▸ Task prompt
Set the following entries down again exactly, line by line.

▸ Record extracts
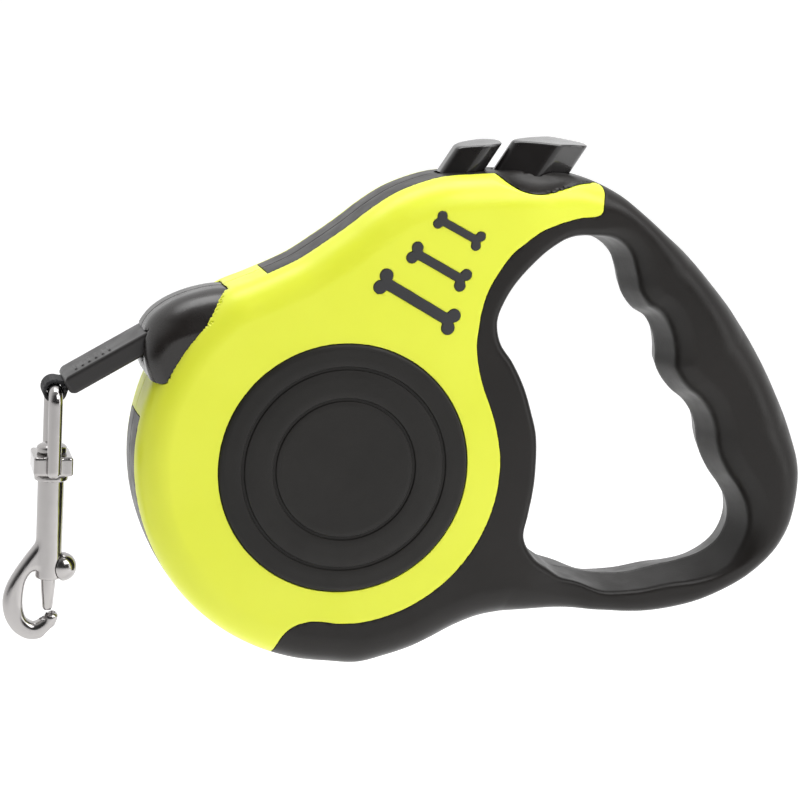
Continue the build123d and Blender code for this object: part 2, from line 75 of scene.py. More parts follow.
def camera():
    """A long lens from a little left and above, rolled so that the snap hangs plumb."""
    data = bpy.data.cameras.new("camera")
    data.lens = LENS
    data.sensor_width = SENSOR
    obj = bpy.data.objects.new("camera", data)
    bpy.context.collection.objects.link(obj)
    azimuth, elevation, roll = (math.radians(a) for a in CAMERA_TURN)
    back = Vector((math.sin(azimuth) * math.cos(elevation), -math.cos(azimuth) * math.cos(elevation),
                   math.sin(elevation)))
    flat = Vector((math.cos(azimuth), math.sin(azimuth), 0))
    up = back.cross(flat)
    right = flat * math.cos(roll) + up * math.sin(roll)
    up = back.cross(right)
    turn = Matrix((right, up, back)).transposed().to_4x4()
    at = REEL + Vector(CAMERA_AT) * MM
    obj.matrix_world = Matrix.Translation(at) @ turn
    bpy.context.scene.camera = obj


def area_light(name, at, target, size, power):
    """A white rectangular light, placed and aimed in reel-centred millimetres, its size in metres."""
    data = bpy.data.lights.new(name, "AREA")
    data.energy = power
    data.shape = "RECTANGLE"
    data.size, data.size_y = size
    obj = bpy.data.objects.new(name, data)
    bpy.context.collection.objects.link(obj)
    obj.location = REEL + Vector(at) * MM
    aim = (REEL + Vector(target) * MM) - obj.location
    obj.rotation_mode = "QUATERNION"
    obj.rotation_quaternion = aim.to_track_quat("-Z", "Y")


def stage():
    """A plain pale floor and soft studio light: bright behind and above, dimmer on the camera's side."""
    mesh = bpy.data.meshes.new("floor")
    half, level = FLOOR_HALF, REEL.z - FLOOR_DROP
    corners = [(-half, -half, level), (half, -half, level), (half, half, level), (-half, half, level)]
    mesh.from_pydata(corners, [], [(0, 1, 2, 3)])
    floor = bpy.data.objects.new("floor", mesh)
    bpy.context.collection.objects.link(floor)
    paint = bpy.data.materials.new("floor")
    paint.use_nodes = True
    shader = paint.node_tree.nodes["Principled BSDF"]
    shader.inputs["Base Color"].default_value = (0.9, 0.9, 0.9, 1)
    shader.inputs["Roughness"].default_value = 0.45
    shader.inputs["Emission Color"].default_value = (1, 1, 1, 1)
    shader.inputs["Emission Strength"].default_value = 0.34
    mesh.materials.append(paint)

    world = bpy.data.worlds.new("world")
    bpy.context.scene.world = world
    world.use_nodes = True
    nodes, links = world.node_tree.nodes, world.node_tree.links
    split = nodes.new("ShaderNodeSeparateXYZ")
    links.new(nodes.new("ShaderNodeTexCoord").outputs["Generated"], split.inputs[0])
    fade = nodes.new("ShaderNodeMapRange")
    fade.interpolation_type = "SMOOTHSTEP"
    fade.inputs["From Min"].default_value = -0.75
    fade.inputs["From Max"].default_value = 0.45
    fade.inputs["To Min"].default_value = 0.06
    fade.inputs["To Max"].default_value = 1.05
    links.new(split.outputs["Y"], fade.inputs["Value"])
    links.new(fade.outputs["Result"], nodes["Background"].inputs["Strength"])
    nodes["Background"].inputs["Color"].default_value = (1, 1, 1, 1)
    bpy.context.scene.view_settings.view_transform = "Standard"
    area_light("key", (280, -380, 460), (30, 0, 10), (0.45, 0.35), 2.2)
    area_light("top", (40, 40, 520), (30, 0, 10), (0.6, 0.25), 2.0)
    area_light("side", (480, -260, 160), (60, 0, 10), (0.2, 0.45), 0.6)


camera()
stage()


# ---- procedural materials -------------------------------------------------------------------------
class Paint:
    """A Principled material with helpers for its procedural detail."""

    def __init__(self, name, colour, roughness, metallic=0.0, **inputs):
        self.material = bpy.data.materials.new(name)
        self.material.use_nodes = True
        self.nodes = self.material.node_tree.nodes
        self.links = self.material.node_tree.links
        self.shader = self.nodes["Principled BSDF"]
        self.shader.inputs["Base Color"].default_value = (*colour, 1)
        self.shader.inputs["Roughness"].default_value = roughness
        self.shader.inputs["Metallic"].default_value = metallic
        for key, value in inputs.items():
            self.shader.inputs[key.replace("_", " ")].default_value = value
        self.coords = self.nodes.new("ShaderNodeTexCoord").outputs["Object"]
        self.height = None

    def noise(self, scale, detail=3.0, roughness=0.5, stretch=(1, 1, 1)):
        mapping = self.nodes.new("ShaderNodeMapping")
        mapping.inputs["Scale"].default_value = stretch
        self.links.new(self.coords, mapping.inputs["Vector"])
        node = self.nodes.new("ShaderNodeTexNoise")
        node.inputs["Scale"].default_value = scale
        node.inputs["Detail"].default_value = detail
        node.inputs["Roughness"].default_value = roughness
        self.links.new(mapping.outputs["Vector"], node.inputs["Vector"])
        return node.outputs["Fac"]

    def spread(self, value, low, high, to_low, to_high):
        node = self.nodes.new("ShaderNodeMapRange")
        node.inputs["From Min"].default_value = low
        node.inputs["From Max"].default_value = high
        node.inputs["To Min"].default_value = to_low
        node.inputs["To Max"].default_value = to_high
        self.links.new(value, node.inputs["Value"])
        return node.outputs["Result"]

    def tint(self, value, colour_a, colour_b):
        node = self.nodes.new("ShaderNodeMix")
        node.data_type = "RGBA"
        node.inputs[6].default_value = (*colour_a, 1)
        node.inputs[7].default_value = (*colour_b, 1)
        self.links.new(value, node.inputs[0])
        self.links.new(node.outputs[2], self.shader.inputs["Base Color"])

    def rough(self, value):
        self.links.new(value, self.shader.inputs["Roughness"])

    def bump(self, value, distance, strength=1.0):
        node = self.nodes.new("ShaderNodeBump")
        node.inputs["Distance"].default_value = distance
        node.inputs["Strength"].default_value = strength
        self.links.new(value, node.inputs["Height"])
        if self.height is not None:
            self.links.new(self.height, node.inputs["Normal"])
        self.height = node.outputs["Normal"]
        self.links.new(self.height, self.shader.inputs["Normal"])


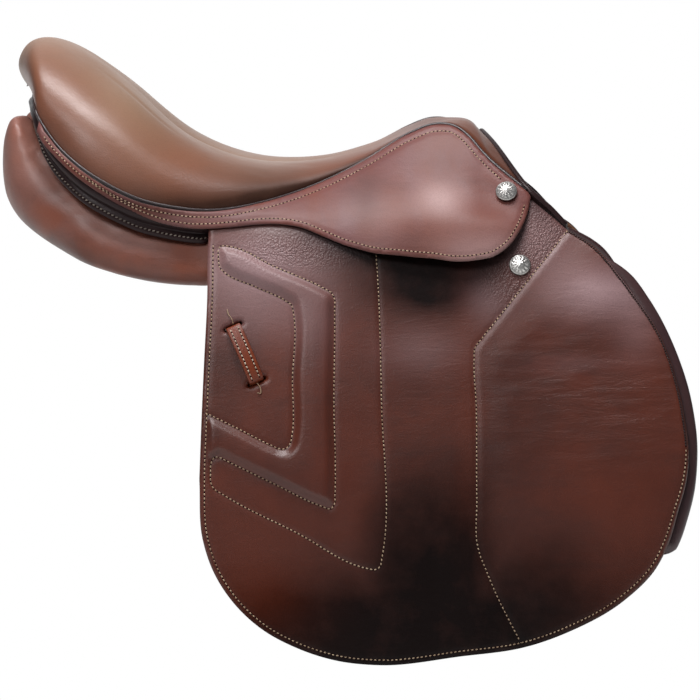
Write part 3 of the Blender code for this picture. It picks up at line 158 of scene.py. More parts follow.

▸ Solved exercise
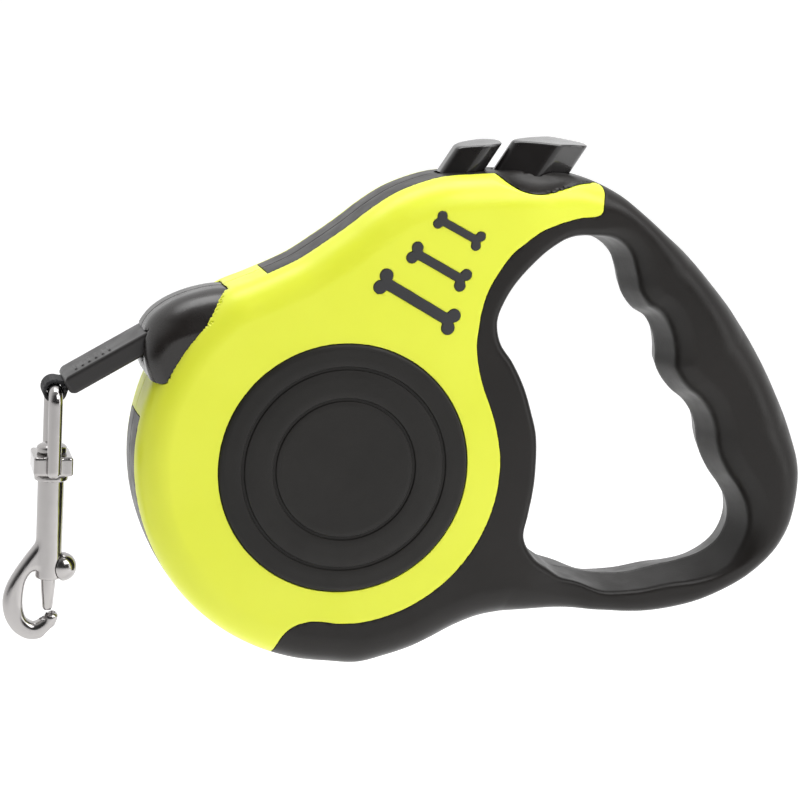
Continue the build123d and Blender code for this object: part 2, from line 75 of scene.py. More parts follow.
def camera():
    """A long lens from a little left and above, rolled so that the snap hangs plumb."""
    data = bpy.data.cameras.new("camera")
    data.lens = LENS
    data.sensor_width = SENSOR
    obj = bpy.data.objects.new("camera", data)
    bpy.context.collection.objects.link(obj)
    azimuth, elevation, roll = (math.radians(a) for a in CAMERA_TURN)
    back = Vector((math.sin(azimuth) * math.cos(elevation), -math.cos(azimuth) * math.cos(elevation),
                   math.sin(elevation)))
    flat = Vector((math.cos(azimuth), math.sin(azimuth), 0))
    up = back.cross(flat)
    right = flat * math.cos(roll) + up * math.sin(roll)
    up = back.cross(right)
    turn = Matrix((right, up, back)).transposed().to_4x4()
    at = REEL + Vector(CAMERA_AT) * MM
    obj.matrix_world = Matrix.Translation(at) @ turn
    bpy.context.scene.camera = obj


def area_light(name, at, target, size, power):
    """A white rectangular light, placed and aimed in reel-centred millimetres, its size in metres."""
    data = bpy.data.lights.new(name, "AREA")
    data.energy = power
    data.shape = "RECTANGLE"
    data.size, data.size_y = size
    obj = bpy.data.objects.new(name, data)
    bpy.context.collection.objects.link(obj)
    obj.location = REEL + Vector(at) * MM
    aim = (REEL + Vector(target) * MM) - obj.location
    obj.rotation_mode = "QUATERNION"
    obj.rotation_quaternion = aim.to_track_quat("-Z", "Y")


def stage():
    """A plain pale floor and soft studio light: bright behind and above, dimmer on the camera's side."""
    mesh = bpy.data.meshes.new("floor")
    half, level = FLOOR_HALF, REEL.z - FLOOR_DROP
    corners = [(-half, -half, level), (half, -half, level), (half, half, level), (-half, half, level)]
    mesh.from_pydata(corners, [], [(0, 1, 2, 3)])
    floor = bpy.data.objects.new("floor", mesh)
    bpy.context.collection.objects.link(floor)
    paint = bpy.data.materials.new("floor")
    paint.use_nodes = True
    shader = paint.node_tree.nodes["Principled BSDF"]
    shader.inputs["Base Color"].default_value = (0.9, 0.9, 0.9, 1)
    shader.inputs["Roughness"].default_value = 0.45
    shader.inputs["Emission Color"].default_value = (1, 1, 1, 1)
    shader.inputs["Emission Strength"].default_value = 0.34
    mesh.materials.append(paint)

    world = bpy.data.worlds.new("world")
    bpy.context.scene.world = world
    world.use_nodes = True
    nodes, links = world.node_tree.nodes, world.node_tree.links
    split = nodes.new("ShaderNodeSeparateXYZ")
    links.new(nodes.new("ShaderNodeTexCoord").outputs["Generated"], split.inputs[0])
    fade = nodes.new("ShaderNodeMapRange")
    fade.interpolation_type = "SMOOTHSTEP"
    fade.inputs["From Min"].default_value = -0.75
    fade.inputs["From Max"].default_value = 0.45
    fade.inputs["To Min"].default_value = 0.06
    fade.inputs["To Max"].default_value = 1.05
    links.new(split.outputs["Y"], fade.inputs["Value"])
    links.new(fade.outputs["Result"], nodes["Background"].inputs["Strength"])
    nodes["Background"].inputs["Color"].default_value = (1, 1, 1, 1)
    bpy.context.scene.view_settings.view_transform = "Standard"
    area_light("key", (280, -380, 460), (30, 0, 10), (0.45, 0.35), 2.2)
    area_light("top", (40, 40, 520), (30, 0, 10), (0.6, 0.25), 2.0)
    area_light("side", (480, -260, 160), (60, 0, 10), (0.2, 0.45), 0.6)


camera()
stage()


# ---- procedural materials -------------------------------------------------------------------------
class Paint:
    """A Principled material with helpers for its procedural detail."""

    def __init__(self, name, colour, roughness, metallic=0.0, **inputs):
        self.material = bpy.data.materials.new(name)
        self.material.use_nodes = True
        self.nodes = self.material.node_tree.nodes
        self.links = self.material.node_tree.links
        self.shader = self.nodes["Principled BSDF"]
        self.shader.inputs["Base Color"].default_value = (*colour, 1)
        self.shader.inputs["Roughness"].default_value = roughness
        self.shader.inputs["Metallic"].default_value = metallic
        for key, value in inputs.items():
            self.shader.inputs[key.replace("_", " ")].default_value = value
        self.coords = self.nodes.new("ShaderNodeTexCoord").outputs["Object"]
        self.height = None

    def noise(self, scale, detail=3.0, roughness=0.5, stretch=(1, 1, 1)):
        mapping = self.nodes.new("ShaderNodeMapping")
        mapping.inputs["Scale"].default_value = stretch
        self.links.new(self.coords, mapping.inputs["Vector"])
        node = self.nodes.new("ShaderNodeTexNoise")
        node.inputs["Scale"].default_value = scale
        node.inputs["Detail"].default_value = detail
        node.inputs["Roughness"].default_value = roughness
        self.links.new(mapping.outputs["Vector"], node.inputs["Vector"])
        return node.outputs["Fac"]

    def spread(self, value, low, high, to_low, to_high):
        node = self.nodes.new("ShaderNodeMapRange")
        node.inputs["From Min"].default_value = low
        node.inputs["From Max"].default_value = high
        node.inputs["To Min"].default_value = to_low
        node.inputs["To Max"].default_value = to_high
        self.links.new(value, node.inputs["Value"])
        return node.outputs["Result"]

    def tint(self, value, colour_a, colour_b):
        node = self.nodes.new("ShaderNodeMix")
        node.data_type = "RGBA"
        node.inputs[6].default_value = (*colour_a, 1)
        node.inputs[7].default_value = (*colour_b, 1)
        self.links.new(value, node.inputs[0])
        self.links.new(node.outputs[2], self.shader.inputs["Base Color"])

    def rough(self, value):
        self.links.new(value, self.shader.inputs["Roughness"])

    def bump(self, value, distance, strength=1.0):
        node = self.nodes.new("ShaderNodeBump")
        node.inputs["Distance"].default_value = distance
        node.inputs["Strength"].default_value = strength
        self.links.new(value, node.inputs["Height"])
        if self.height is not None:
            self.links.new(self.height, node.inputs["Normal"])
        self.height = node.outputs["Normal"]
        self.links.new(self.height, self.shader.inputs["Normal"])


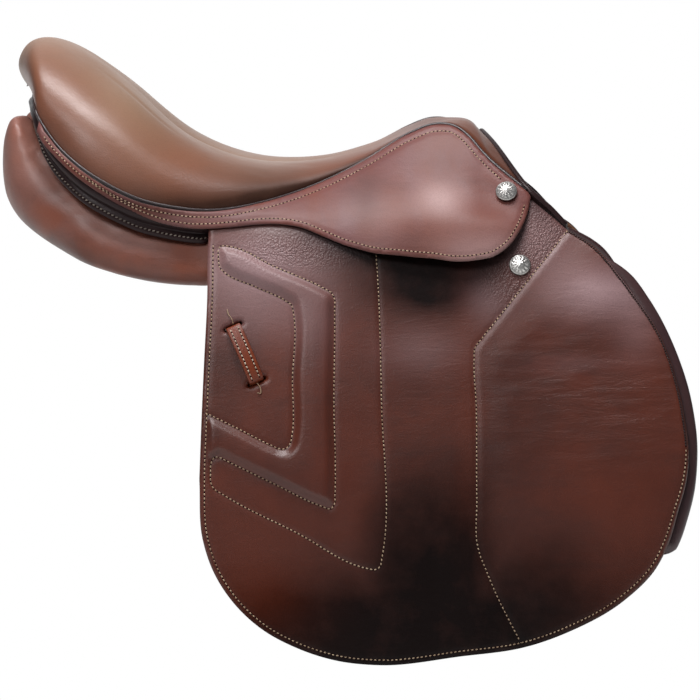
Write part 3 of the Blender code for this picture. It picks up at line 158 of scene.py. More parts follow.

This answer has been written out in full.